Killian, moreover, has recently distinguished herself nationally by being one of five winners at this year's Metropolitan Opera auditions held in New York City. "I heard Lindsay sing in auditions," Kinney-Frost said, "and I'm anxious to work with her."

Robison, of course, needs no introduction. A long-time faculty member and former director of opera at Brigham Young University, he's also well-known locally as a performing artist, having appeared in numerous mainstage productions at Utah Opera over the years.

As to the music for Opera in the Park, Kinney-Frost has devised a program that is bound to make everybody happy. With vocal and orchestral selections from "Aida," "Porgy and Bess," "Madame Butterfly" and other famous operas, he's confident that the audience will recognize some, if not all, of the musical numbers.

"The concert is designed to be opera's greatest hits," Kinney-Frost admits. "The program is designed for opera lovers and for those who don't go to opera. And for the ones who don't go to opera, they'll recognize some of the music from commercials or movies or Warner Bros. cartoons.

"But there will also be some more obscure pieces. We're doing the trio from 'Der Rosenkavalier' and the 'Ice Cream Sextet' from (Kurt Weill's) 'Street Scene.' And the finale for the concert will be the Act II Finale from 'Fidelio,' which Utah Opera-goers will know, but probably not too many others."

Unlike previous years, this year's Opera in the Park concert will have no solo numbers. All the selections will either be ensembles or choruses. "There won't be any arias this year," Kinney-Frost pointed out. "The concert is intended to feature and focus in on the chorus and the orchestra."

Even though the singers won't be in the soloist spotlight, Kinney-Frost has taken great care to highlight them in ensembles that suit their voices and talents. "I put the program together with the singers in mind, too. When I told Robert, for example, that we'll do the Sextet from 'Street Scene,' he said, 'That's my favorite piece.' And I said, 'Yes, I know. That's why we're doing it.' "

Both Ungrangsee and Kinney-Frost agree that Valley Regional Park is a good place for open-air concerts. "It's a different setting, and I think people like it there," Ungrangsee said.

"One of the main reasons we're doing it in the valley is to bring the concert to the people," Kinney-Frost added. "Salt Lake and the suburbs have their venues, but there's really nothing in the valley.
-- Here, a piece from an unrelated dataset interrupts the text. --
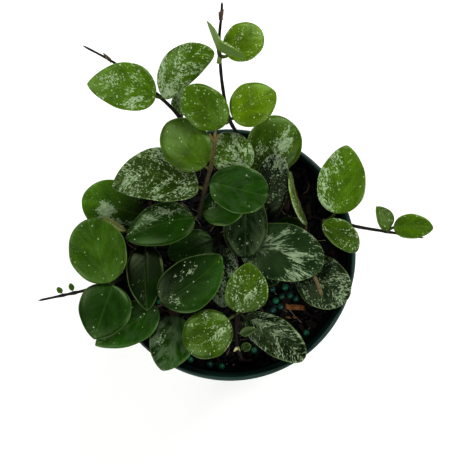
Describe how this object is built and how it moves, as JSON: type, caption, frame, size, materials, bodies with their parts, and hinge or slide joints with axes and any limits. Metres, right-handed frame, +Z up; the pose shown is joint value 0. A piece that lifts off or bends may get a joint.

"And the ZAP people, who are anxious to find out who's there (at these concerts), have discovered that it's always a mixed crowd." And that's reassuring for Kinney-Frost. He's thrilled that there's such a wide diversity among the audience, and he hopes that concerts such as Opera in the Park will help rid people of the notion that everything and everyone associated with classical music is elitist.

"There is nothing elitist about the audience or the musicians," Kinney-Frost exclaimed. "It's funny, but the people who make music just aren't like that."

Opera in the Park takes place on Thursday, July 27, at 7:30 p.m. Valley Regional Park is located at 5100 S. 2700 W. The concert is free of charge, and everyone is encouraged to come early to find a good spot on the lawn. And for anyone not packing a picnic, food concessions will be at the park selling hot dogs and ice cream.